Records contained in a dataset
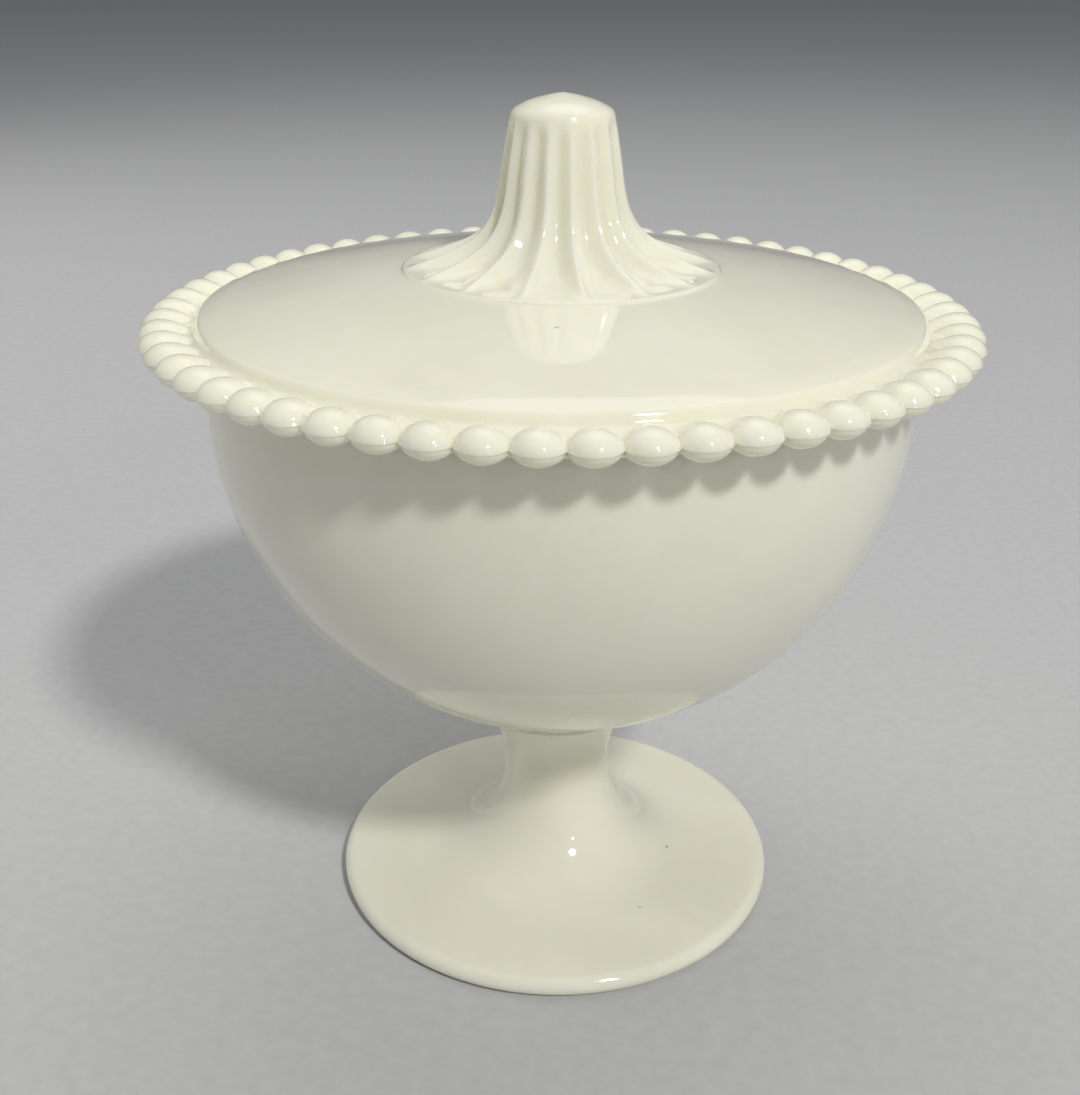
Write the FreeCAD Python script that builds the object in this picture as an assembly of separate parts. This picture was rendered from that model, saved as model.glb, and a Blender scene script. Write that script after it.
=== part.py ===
"""Covered pedestal jar in opal glass, with a beaded lid and a fluted finial.

Three pieces of glass: a round bowl, the pedestal that was stuck to it hot, and a loose lid.
The origin is the centre of the foot's underside. +Z is up. All sizes are millimetres.
"""
import FreeCAD
import Part
import math
import os

# ---- driving dimensions -------------------------------------------------------------------
bowl_radius = 64.5            # outside of the bowl, at its mouth
bowl_centre_height = 106.6    # centre of the round part of the bowl
bowl_wall = 4.0
bowl_bottom_wall = 5.5
mouth_height = 116.2          # top of the bowl's rim, where the lid sits

foot_radius = 45.3
foot_edge_thickness = 4.0
foot_ring_inner_radius = 37.0  # the foot stands on a flat ring outside this radius
foot_hollow_depth = 2.5
foot_top_slope = 5.0         # degrees; the foot's upper face falls towards its edge
foot_flare_radius = 18.5      # arc from the foot's upper face up to the stem
waist_radius = 10.8           # narrowest part of the stem
waist_height = 26.0
seam_height = 40.0            # plane where the pedestal is stuck to the bowl
seam_round = 0.4

lid_radius = 75.0             # over the beads
bead_count = 58
bead_width = 7.8
bead_height = 5.8
bead_centre_height = 119.5
first_bead_angle = -98.5      # degrees from +X
rim_setback = 1.2             # the solid rim ends this far inside the middle of the beads
rim_thickness = 3.6

plate_centre_height = 129.9   # the domed plate inside the ring of beads
bevel_radius = 61.0           # where the dome ends and the bevel round it starts
bevel_height = 123.6
plate_edge_radius = 64.8
plate_edge_height = 122.5
plate_thickness = 4.2
cove_radius = 66.4            # lowest point of the groove between the plate and the beads
cove_height = 120.6
flange_depth = 4.0            # locating flange that drops inside the bowl's mouth
flange_thickness = 3.6
flange_clearance = 0.8

finial_top_height = 158.7
shoulder_radius = 9.25
shoulder_height = 154.6
cap_middle_height = 157.4
flute_count = 16
points_per_flute = 8
first_flute_angle = -92.6     # degrees from +X, the middle of a flute
finial_sections = [           # height, radius over the ribs, depth of the flutes
    (128.2, 28.5, 0.3),
    (129.4, 27.8, 1.4),
    (131.8, 20.9, 2.3),
    (134.6, 15.2, 1.6),
    (138.6, 12.4, 1.1),
    (145.5, 10.95, 0.9),
    (154.0, 9.4, 0.2),
]


# ---- shared helpers -----------------------------------------------------------------------
def point(radius, height):
    """A point of a profile, in the XZ plane."""
    return FreeCAD.Vector(radius, 0, height)


def line(start, end):
    return Part.makeLine(start, end)


def arc(start, middle, end):
    return Part.Arc(start, middle, end).toShape()


def curve(points):
    """A smooth curve through the points."""
    spline = Part.BSplineCurve()
    spline.interpolate(points)
    return spline.toShape()


def arc_about(centre, radius, start_angle, end_angle):
    """Arc in the XZ plane about a centre. Angles are degrees from +X towards +Z."""
    def on_circle(angle):
        turn = math.radians(angle)
        return centre + point(radius * math.cos(turn), radius * math.sin(turn))
    return arc(on_circle(start_angle), on_circle((start_angle + end_angle) / 2), on_circle(end_angle))


def dome_arc(edge_radius, edge_height, top_height):
    """Shallow arc from an edge to the axis, level where it meets the axis."""
    rise = top_height - edge_height
    dome_radius = (edge_radius ** 2 + rise ** 2) / (2 * rise)
    start_angle = math.degrees(math.acos(edge_radius / dome_radius))
    return arc_about(point(0, top_height - dome_radius), dome_radius, start_angle, 90)


def turned_solid(edges):
    """Solid made by turning a closed profile about the Z axis."""
    face = Part.Face(Part.Wire(Part.__sortEdges__(edges)))
    solid = face.revolve(FreeCAD.Vector(0, 0, 0), FreeCAD.Vector(0, 0, 1), 360)
    return solid if solid.Volume > 0 else solid.reversed()


def turned_copies(shape, count, first_angle):
    """Copies of a shape, evenly spaced about the Z axis."""
    copies = []
    for index in range(count):
        copy = shape.copy()
        angle = first_angle + index * 360.0 / count
        copy.rotate(FreeCAD.Vector(0, 0, 0), FreeCAD.Vector(0, 0, 1), angle)
        copies.append(copy)
    return copies


def save(name, shape):
    shape.exportStep("parts/" + name + ".step")


# ---- the line that the bowl and the pedestal share -----------------------------------------
# The side of the stem is an arc that starts upright at the waist and ends tangent to the bowl.
neck_rise = bowl_centre_height - waist_height
neck_radius = ((neck_rise ** 2 + waist_radius ** 2 - bowl_radius ** 2)
               / (2 * (bowl_radius - waist_radius)))
neck_centre = point(waist_radius + neck_radius, waist_height)
neck_end_angle = 180 - math.degrees(math.atan2(neck_rise, neck_centre.x))
seam_angle = 180 - math.degrees(math.asin((seam_height - waist_height) / neck_radius))
seam_radius = neck_centre.x + neck_radius * math.cos(math.radians(seam_angle))
seam_round_angle = math.degrees(seam_round / neck_radius)


# ---- the pieces ---------------------------------------------------------------------------
def make_bowl():
    """Round bowl with an upright mouth and a short neck under it."""
    seam_edge = point(seam_radius - seam_round, seam_height)
    neck = arc_about(neck_centre, neck_radius, seam_angle - seam_round_angle, neck_end_angle)
    bowl_centre = point(0, bowl_centre_height)
    outside = arc_about(bowl_centre, bowl_radius, neck_end_angle - 180, 0)
    inner_radius = bowl_radius - bowl_wall
    rim_height = mouth_height - bowl_wall / 2
    rim_centre = point(bowl_radius - bowl_wall / 2, rim_height)
    inner_bottom = bowl_centre_height - bowl_radius + bowl_bottom_wall
    inside_centre_height = inner_bottom + inner_radius
    edges = [
        line(point(0, seam_height), seam_edge),
        line(seam_edge, neck.Vertexes[0].Point),
        neck,
        outside,
        line(point(bowl_radius, bowl_centre_height), point(bowl_radius, rim_height)),
        arc_about(rim_centre, bowl_wall / 2, 0, 180),
        line(point(inner_radius, rim_height), point(inner_radius, inside_centre_height)),
        arc_about(point(0, inside_centre_height), inner_radius, 0, -90),
        line(point(0, inner_bottom), point(0, seam_height)),
    ]
    return turned_solid(edges)


def make_pedestal():
    """Stem and flat round foot, in one piece."""
    edge_round = foot_edge_thickness / 2
    edge_centre = point(foot_radius - edge_round, edge_round)
    edge_top = point(foot_radius - edge_round, foot_edge_thickness)
    seam_edge = point(seam_radius - seam_round, seam_height)
    neck = arc_about(neck_centre, neck_radius, 180, seam_angle + seam_round_angle)
    flare_low_radius = waist_radius + foot_flare_radius * (1 - math.sin(math.radians(foot_top_slope)))
    flare_low_height = (foot_edge_thickness
                        + (edge_top.x - flare_low_radius) * math.tan(math.radians(foot_top_slope)))
    flare_centre = point(waist_radius + foot_flare_radius,
                         flare_low_height + foot_flare_radius * math.cos(math.radians(foot_top_slope)))
    flare = arc_about(flare_centre, foot_flare_radius, 180, 270 - foot_top_slope)
    edges = [
        line(point(0, foot_hollow_depth), point(0, seam_height)),
        line(point(0, seam_height), seam_edge),
        line(seam_edge, neck.Vertexes[1].Point),
        neck,
        line(point(waist_radius, waist_height), flare.Vertexes[0].Point),
        flare,
        line(flare.Vertexes[1].Point, edge_top),
        arc_about(edge_centre, edge_round, 90, -90),
        line(point(foot_radius - edge_round, 0), point(foot_ring_inner_radius, 0)),
        dome_arc(foot_ring_inner_radius, 0, foot_hollow_depth),
    ]
    return turned_solid(edges)


def lid_plate():
    """Domed plate with its bevel and groove, the seat under it and the locating flange."""
    flange_outer = bowl_radius - bowl_wall - flange_clearance
    flange_inner = flange_outer - flange_thickness
    flange_bottom = mouth_height - flange_depth
    rim_radius = lid_radius - bead_width / 2 - rim_setback
    rim_top = point(rim_radius, bead_centre_height + rim_thickness / 2)
    rim_bottom = point(rim_radius, bead_centre_height - rim_thickness / 2)
    seat_outer = point(rim_radius - rim_thickness / 2, mouth_height)
    bevel_start = point(bevel_radius, bevel_height)
    plate_edge = point(plate_edge_radius, plate_edge_height)
    under_height = bevel_height - plate_thickness
    edges = [
        dome_arc(bevel_radius, bevel_height, plate_centre_height),
        line(bevel_start, plate_edge),
        arc(plate_edge, point(cove_radius, cove_height), rim_top),
        line(rim_top, rim_bottom),
        line(rim_bottom, seat_outer),
        line(seat_outer, point(flange_outer, mouth_height)),
        line(point(flange_outer, mouth_height), point(flange_outer, flange_bottom)),
        line(point(flange_outer, flange_bottom), point(flange_inner, flange_bottom)),
        line(point(flange_inner, flange_bottom), point(flange_inner, under_height)),
        dome_arc(flange_inner, under_height, plate_centre_height - plate_thickness),
        line(point(0, plate_centre_height - plate_thickness), point(0, plate_centre_height)),
    ]
    return turned_solid(edges)


def bead():
    """One flattened bead, in the place of angle zero: two caps of a ball, with a fine edge between."""
    half_width = bead_width / 2
    half_height = bead_height / 2
    ball_radius = (half_width ** 2 + half_height ** 2) / (2 * half_height)
    offset = ball_radius - half_height
    upper = Part.makeSphere(ball_radius, FreeCAD.Vector(0, 0, -offset))
    lower = Part.makeSphere(ball_radius, FreeCAD.Vector(0, 0, offset))
    lens = upper.common(lower)
    lens.translate(point(lid_radius - half_width, bead_centre_height))
    return lens


def fluted_ring(height, crest_radius, depth):
    """Closed outline of the finial at one height, with a rib and a flute for each count."""
    points = []
    steps = flute_count * points_per_flute
    for index in range(steps):
        turn = 2 * math.pi * index / steps
        radius = crest_radius - depth * (1 + math.cos(flute_count * turn)) / 2
        angle = turn + math.radians(first_flute_angle)
        points.append(FreeCAD.Vector(radius * math.cos(angle), radius * math.sin(angle), height))
    outline = Part.BSplineCurve()
    outline.interpolate(points, True)
    return Part.Wire(outline.toShape())


def make_finial():
    """Tall fluted knob whose skirt spreads on to the plate, with a low domed cap."""
    rings = [fluted_ring(height, radius, depth) for height, radius, depth in finial_sections]
    tower = Part.makeLoft(rings, True, False)
    top = finial_sections[-1][0]
    cap = turned_solid([
        line(point(0, top - 1.0), point(shoulder_radius, top - 1.0)),
        line(point(shoulder_radius, top - 1.0), point(shoulder_radius, shoulder_height)),
        curve([point(shoulder_radius, shoulder_height), point(shoulder_radius * 0.56, cap_middle_height),
               point(0, finial_top_height)]),
        line(point(0, finial_top_height), point(0, top - 1.0)),
    ])
    return tower.fuse(cap)


def make_lid():
    """Lid in one piece: plate, flange, beads and fluted finial."""
    beads = turned_copies(bead(), bead_count, first_bead_angle)
    lid = lid_plate().fuse([make_finial()] + beads)
    return lid.removeSplitter()


os.makedirs("parts", exist_ok=True)
save("bowl", make_bowl())
save("pedestal", make_pedestal())
save("lid", make_lid())
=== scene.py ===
"""Looks of the covered pedestal jar: fire-polished opal glass built as fine turned meshes.

The lid, the bowl and the pedestal are each one closed mesh. They take their places from the CAD
frame. Lengths in this script are millimetres until a mesh is made; MM turns them into metres.
"""
import math

import bpy
import numpy as np
from mathutils import Matrix, Vector


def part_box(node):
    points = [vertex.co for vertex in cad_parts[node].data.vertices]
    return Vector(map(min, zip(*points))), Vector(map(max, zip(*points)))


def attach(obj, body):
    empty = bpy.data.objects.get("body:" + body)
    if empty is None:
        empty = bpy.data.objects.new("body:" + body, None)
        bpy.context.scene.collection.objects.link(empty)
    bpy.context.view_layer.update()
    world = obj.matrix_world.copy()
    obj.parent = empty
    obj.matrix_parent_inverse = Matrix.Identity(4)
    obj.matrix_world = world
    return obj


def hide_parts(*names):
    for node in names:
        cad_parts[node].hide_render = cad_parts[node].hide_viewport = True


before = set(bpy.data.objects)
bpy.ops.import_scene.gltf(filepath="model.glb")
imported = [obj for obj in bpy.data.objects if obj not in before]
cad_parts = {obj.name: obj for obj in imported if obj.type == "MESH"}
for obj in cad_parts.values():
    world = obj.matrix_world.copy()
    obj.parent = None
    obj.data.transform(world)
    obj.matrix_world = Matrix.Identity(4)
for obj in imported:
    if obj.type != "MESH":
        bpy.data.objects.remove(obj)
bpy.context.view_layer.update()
MM = 0.001


def node_box(name):
    """Lowest and highest corner of a CAD node, in millimetres."""
    low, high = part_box(name)
    return np.array(low) / MM, np.array(high) / MM


# ---- sizes taken from the frame ---------------------------------------------------------------
lid_low, lid_high = node_box("lid")
bowl_high = node_box("bowl")[1]
pedestal_high = node_box("pedestal")[1]
LID_RADIUS = lid_high[0]
LID_TOP = lid_high[2]
FLANGE_BOTTOM = lid_low[2]
MOUTH_HEIGHT = bowl_high[2]
BOWL_RADIUS = bowl_high[0]
SEAM_HEIGHT = pedestal_high[2]
FOOT_RADIUS = pedestal_high[0]

# ---- sizes of the bowl and the pedestal ------------------------------------------------------
BOWL_CENTRE = 106.6           # height of the centre of the bowl's round part
BOWL_WALL = 4.0
BOWL_BOTTOM = 5.5             # thickness of the glass at the bottom of the bowl
WAIST_RADIUS = 10.8           # narrowest part of the stem
WAIST_HEIGHT = 26.0
SEAM_ROUND = 0.4              # soft corner of each piece at the seam
SEAM_INSET = 0.5              # the flat of the seam ends this far inside the stem's side
FOOT_EDGE = 4.0               # thickness of the foot at its edge
FOOT_SLOPE = 5.0              # degrees
FLARE_RADIUS = 18.5           # arc from the foot's upper face up to the stem
FOOT_RING_INNER = 37.0        # the foot stands on a flat ring outside this radius
FOOT_HOLLOW = 2.5             # depth of the hollow inside that ring

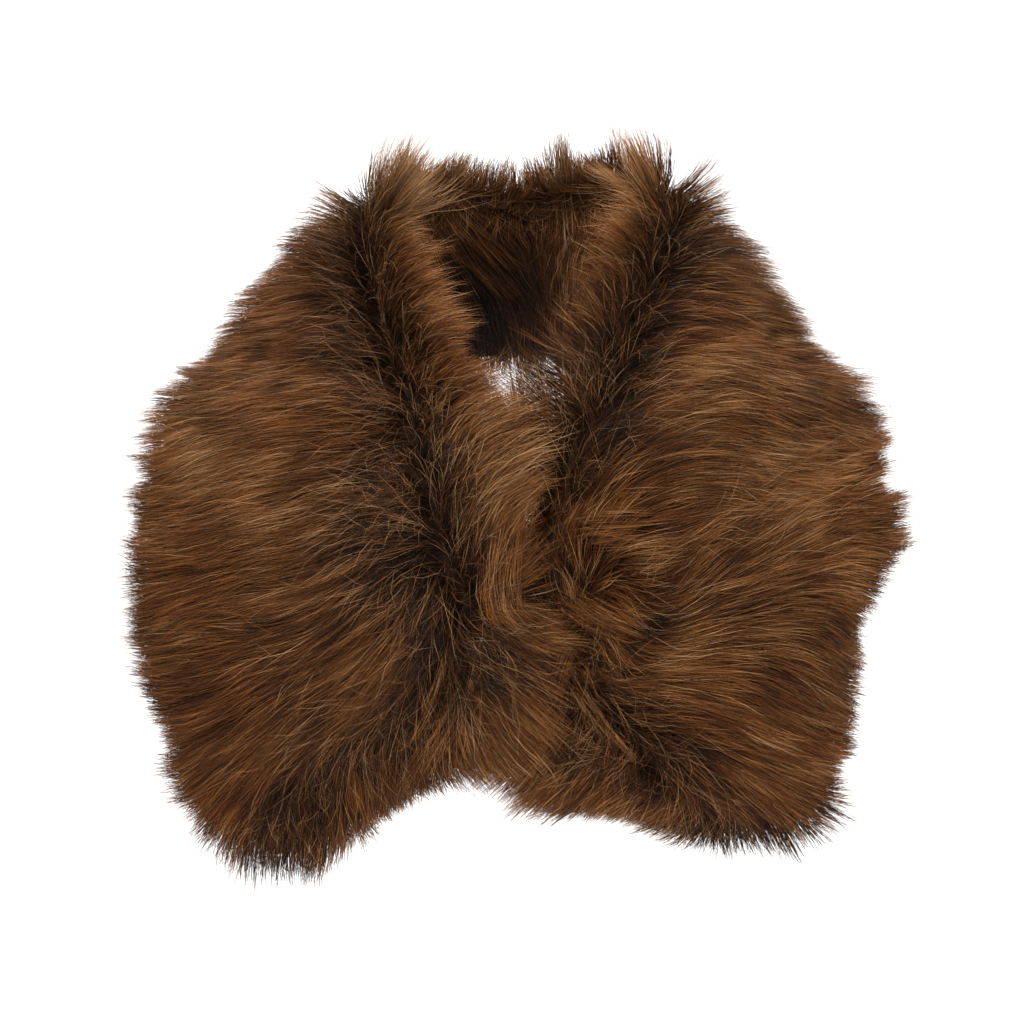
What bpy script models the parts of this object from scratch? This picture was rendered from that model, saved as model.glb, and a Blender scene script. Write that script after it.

-- WHAT YOU SHOULD DO --
The lines to extract from the data above begin with the line containing "tower = Part.makeLoft(rings, True, False)" and end with the line containing "if empty is". Extract them exactly, including both.

-- THE ANSWER --
    tower = Part.makeLoft(rings, True, False)
    top = finial_sections[-1][0]
    cap = turned_solid([
        line(point(0, top - 1.0), point(shoulder_radius, top - 1.0)),
        line(point(shoulder_radius, top - 1.0), point(shoulder_radius, shoulder_height)),
        curve([point(shoulder_radius, shoulder_height), point(shoulder_radius * 0.56, cap_middle_height),
               point(0, finial_top_height)]),
        line(point(0, finial_top_height), point(0, top - 1.0)),
    ])
    return tower.fuse(cap)


def make_lid():
    """Lid in one piece: plate, flange, beads and fluted finial."""
    beads = turned_copies(bead(), bead_count, first_bead_angle)
    lid = lid_plate().fuse([make_finial()] + beads)
    return lid.removeSplitter()


os.makedirs("parts", exist_ok=True)
save("bowl", make_bowl())
save("pedestal", make_pedestal())
save("lid", make_lid())
=== scene.py ===
"""Looks of the covered pedestal jar: fire-polished opal glass built as fine turned meshes.

The lid, the bowl and the pedestal are each one closed mesh. They take their places from the CAD
frame. Lengths in this script are millimetres until a mesh is made; MM turns them into metres.
"""
import math

import bpy
import numpy as np
from mathutils import Matrix, Vector


def part_box(node):
    points = [vertex.co for vertex in cad_parts[node].data.vertices]
    return Vector(map(min, zip(*points))), Vector(map(max, zip(*points)))


def attach(obj, body):
    empty = bpy.data.objects.get("body:" + body)
    if empty is None:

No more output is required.